THE FABULOUS ONASSIS: His Life and Loves

By

Pub Date: May 18th, 1972
Publisher: Morrow

Cafarakis who signed up aboard the Christinia as maitre d' in 1957 doesn't have too much to say about Onassis (less actually than Frischauer -- 1968) except that he's indefatigable, meticulous, generous to his relatives and employees (even if the crew eats poorly while Jackie has ""darling-darling"" bread flown aboard for two hundred dollars), and apt to lose the voice he raises in anger. And there's a little about his early life and the notables who came to cruise along with him in the Tina-Callas days. Cafarakis has been in retirement since 1968 and it's probably just as well because his book is full of startling premarital (furtive rendezvous in his Paris apartment) and marital (the contract -- separate rooms de rigeur) revelations re Jackie, whom he and all the hired help dislike.

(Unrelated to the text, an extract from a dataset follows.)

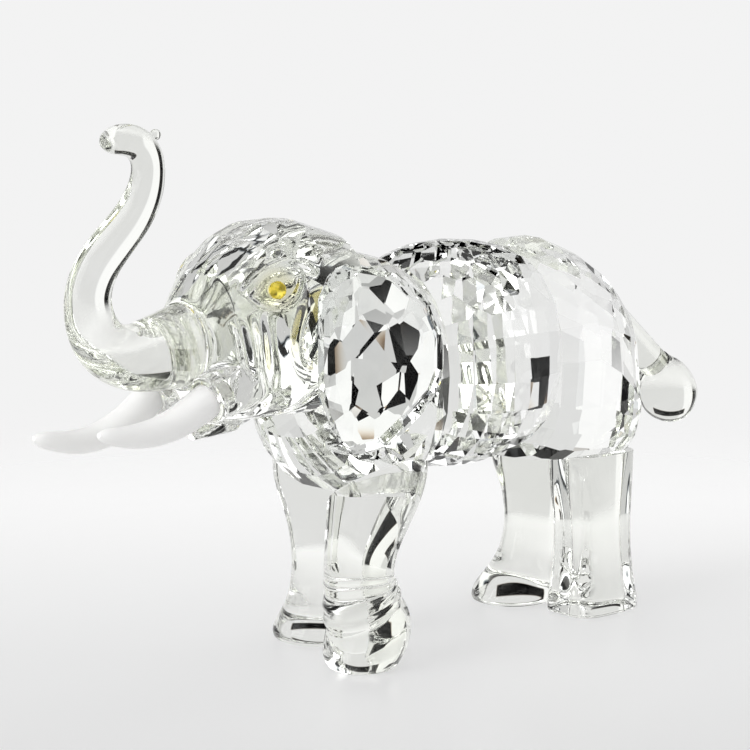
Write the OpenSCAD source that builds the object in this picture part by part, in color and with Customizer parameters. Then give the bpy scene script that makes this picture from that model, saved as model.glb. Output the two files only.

She uses 12 towels per bath, has her stockings pressed, and had Chanel #5 air-delivered from Paris although it's hard to conceive of her using such a banal scent. But ever since Onassis threatened her with a divorce in 1970, she's been willing to share his bed. While Onassis may not be a hero to his maitre d' -- he eats his soup too noisily -- Cafarakis descants some irresistibly invidious gossip about America's former First Lady who became the world's most expensively kept woman.